解决： 先在 Prometheus 控制台确认 PromQL 能查到数据，再调整 adapter 配置。重启 adapter Pod 使配置生效：

kubectl rollout restart deployment prometheus-adapter -n monitoring

坑 2：缩容太激进导致服务抖动

症状： 流量降低后 Pod 快速缩容，紧接着又因为剩余 Pod 过载触发扩容，反复震荡。

解决： - scaleDown.stabilizationWindowSeconds 至少设 300 秒 - 缩容策略用 Percent: 10，每次最多缩 10% - 设合理的 minReplicas，别让它缩到 1

坑 3：多指标冲突时 HPA 选哪个

症状： 同时配了 CPU 和自定义指标，扩容行为不符合预期。

原理： HPA 会分别计算每个指标建议的副本数，然后取最大值。

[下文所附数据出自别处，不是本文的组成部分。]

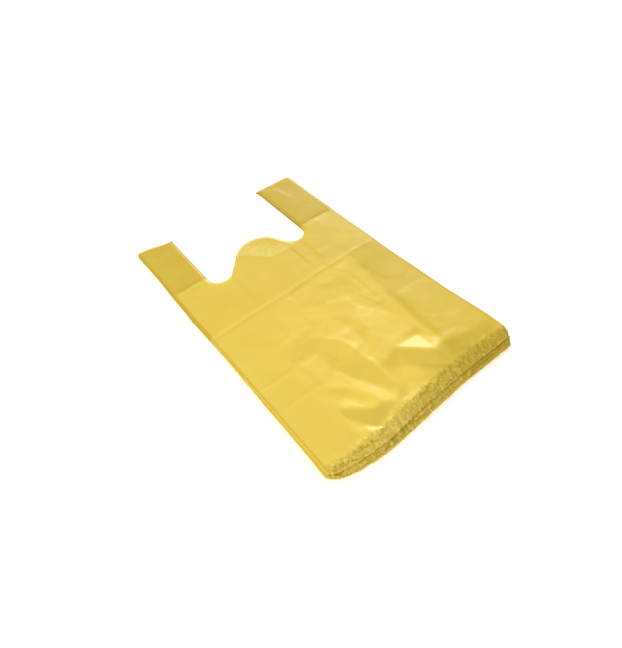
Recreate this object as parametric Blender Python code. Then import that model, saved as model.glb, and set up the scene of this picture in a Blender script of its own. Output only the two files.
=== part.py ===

所以如果 CPU 建议 5 个 Pod，QPS 建议 10 个，最终扩到 10 个。

建议： 多指标场景下，确保每个指标的阈值经过压测验证，不要随意拍脑袋。

总结

对比项	默认 HPA (CPU/Mem)	自定义指标 HPA
适用场景	CPU 密集型计算服务	IO 密集、网关、队列消费者
响应速度	依赖资源采集周期	可自定义 rate 窗口
准确度	粗粒度	直接反映业务负载
运维复杂度	开箱即用	需部署 Adapter + 配置

核心建议： 1. 生产环境至少组合 CPU + 1 个业务指标做 HPA 2. 扩容要快（30s 窗口），缩容要慢（5min 窗口），这是血的教训 3. 上线前用 hey 或 vegeta 做压测，确认指标阈值和扩容速度符合预期

自定义指标 HPA 不是银弹，但它让你的弹性伸缩从"猜"变成"算"。花 30 分钟配一次，关键时刻能救命。